In the following year (Public Acts of 1869, p. 342) it was enacted that "so much of the capital of any trust company as is invested in real estate on which they pay a tax, shall be deducted from the market value of their stock in their returns to assessors." The returns thus described were those to be made by the secretaries of such companies (Rev. of 1866, p. 710, § 14). In 1877 a similar statute was passed with reference to insurance companies, directing (Public Acts of 1877, p. 171) that "so much of the capital of any such company as may be invested in real estate, on which it is assessed and pays a tax, the assessed value of such real estate shall be deducted from the market value of its stock, in its returns to the assessors." A question soon afterwards arose between a shareholder in the Travelers Insurance Company and the town of Hartford, as to whether he could be assessed upon a *291 valuation of his stock made without allowing any deduction for real estate owned by the company out of this State, on which it was assessed and paid a tax. He took an appeal from the board of relief to the Superior Court, and, the cause having been reserved for the advice of this court, we came to the conclusion that he was entitled to the deduction claimed. Batterson v. Hartford, 50 Conn. 558, 561. No suggestion was then made by counsel for the town that the plaintiff was entitled to no deduction whatever. The only matter of difference between the parties regarded the scope of what both treated as an exemption; one contending that it applied only to real estate in Connecticut, and the other insisting that it covered real estate wherever situated. Our opinion, therefore, that the statute provided for an exemption from taxation, was properly considered by the Superior Court, in disposing of the cases now before us, as not conclusive in determining its construction.

But in the Revision of 1888, the statutes which had been the subject of examination in Batterson v. Hartford were reenacted in substantially the same terms. This carried with them and made a part of them the judicial construction which they had previously received. Crum v. Bliss, 47 Conn. 592,599; Lounsbury v. Bridgeport, 66 id. 360, 367; State ex rel.Judson v. County Comrs., 68 id. 16, 23; State v. Travelers InsuranceCo., 70 id. 590, 601, 603. Under these circumstances it is too late to inquire whether the original statutes, regulating returns to assessors of the market value of shares in trust or insurance companies, were intended to give the exemption, of which the appellants now claim the benefit. That such was their intent was assumed in Batterson v. Hartford, and conclusively affirmed by the legislature by incorporating them, without substantial change, after they had thus received that construction, in the General Statutes.
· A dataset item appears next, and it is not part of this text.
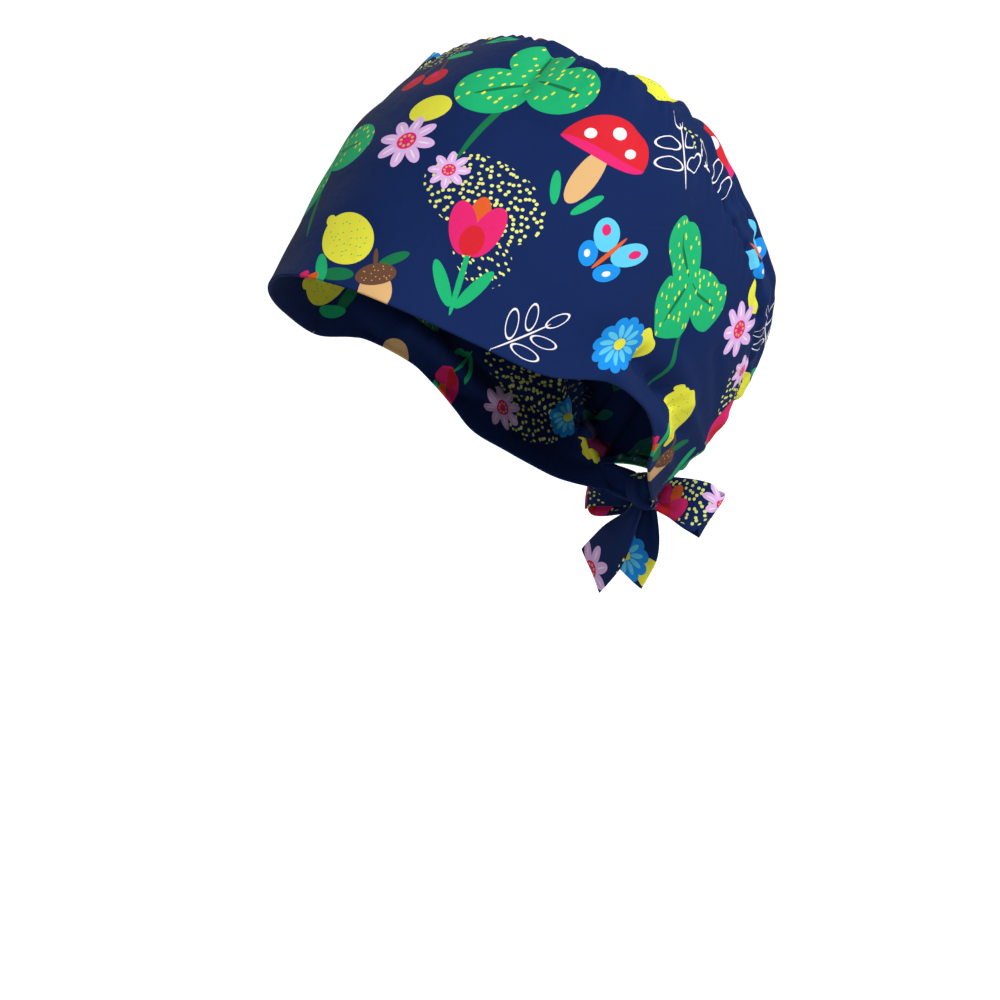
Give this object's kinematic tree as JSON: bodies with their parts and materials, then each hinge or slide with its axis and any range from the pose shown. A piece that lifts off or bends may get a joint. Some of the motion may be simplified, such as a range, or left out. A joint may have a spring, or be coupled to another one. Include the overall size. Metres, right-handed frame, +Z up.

Whether, therefore, were the question of construction one to be examined de novo, we should or should not have reached any different conclusion, is immaterial.

This disposes of the main question raised by the demurrers. *292 These specify, however, also, in two of the cases, certain formal objections to the complaints.

One taken to that in Barrett's Appeal is, that it does not state what particular part of the aggregate assets of the corporation is designated as its capital invested in real estate. The allegation on this point was that a portion of its capital was invested in real estate on which it was assessed to the amount of $1,090,085, and paid taxes. This was amply sufficient. To describe the particular parcels of land would have been to recite matters of evidence.

The complaint in Chase's Appeal sets forth the refusal of the assessors (and of the board of relief) to allow a deduction from the market value of the whole capital stock of the Hartford Fire Insurance Company, on account of "the value of certain real estate in said Hartford and elsewhere, belonging to said company, on which it was then assessed and paid a tax." The demurrer excepts to the omission of any direct averment, either that any such estate did in fact belong to the company, and from part of its capital, or that the secretary gave the proper notice to the assessors of the market value of the shares.

To bring a shareholder within the benefit of the statutory exemption, he must show that the real estate, by reason of which he claims it, is not only owned by the company, but owned by it as a part of its capital and surplus. Real estate may be held by a corporation to respond to particular liabilities for the benefit of creditors, which it is sufficient, and not more than sufficient, to meet. In this shareholders have only a remote and subordinate interest. Other funds, and perhaps other real estate, may be held by the same corporation, which are set to the account of capital and surplus. In these investments, the creditors being otherwise provided for, the shareholders have a direct and substantial interest. It is to real estate of this latter description, only, that the statute refers.

It may be that the books of some trust or insurance companies are so kept, that their real estate is not entered as belonging to any particular fund or account. In such case, it *293 may be difficult to show that any of it is a part of the capital and surplus, although a surplus may in fact exist. If so, it is possible that the shareholder may lose the benefit of any exemption; but if he does, it will be because the corporation has not done what was necessary to bring him within the terms of the law, and these terms are not to be extended, as against the right of taxation for public purposes vested in the town where he belongs.

That the land mentioned in the complaint in Chase's Appeal was owned by the company, though not directly averred, is sufficiently implied. That it formed a part of the capital or surplus was neither averred nor implied. The fifth ground of demurrer was therefore well taken.

The plaintiffs in each case were properly joined. Shareholders in one company, who are severally affected by a ruling of the same board of relief upon a claim of law, may properly unite in a single action to vindicate a common right. General Statutes, § 883.

The Superior Court is advised to overrule the demurrers in Barrett's Appeal and Cutler's Appeal, and to sustain the demurrer in Chase's Appeal on the fifth ground only; but this advice is not to be taken as restricting the right to allow an amendment of the complaint in Chase's Appeal, should an amendment be deemed proper by the court in its discretion.

Costs in this court will be taxed in favor of the appellants in Barrett's Appeal and Cutler's Appeal, and against the appellants in Chase's Appeal.

In this opinion ANDREWS, C. J., TORRANCE and HALL, Js., concurred; HAMERSLEY, J., concurred in the result but not in the opinion.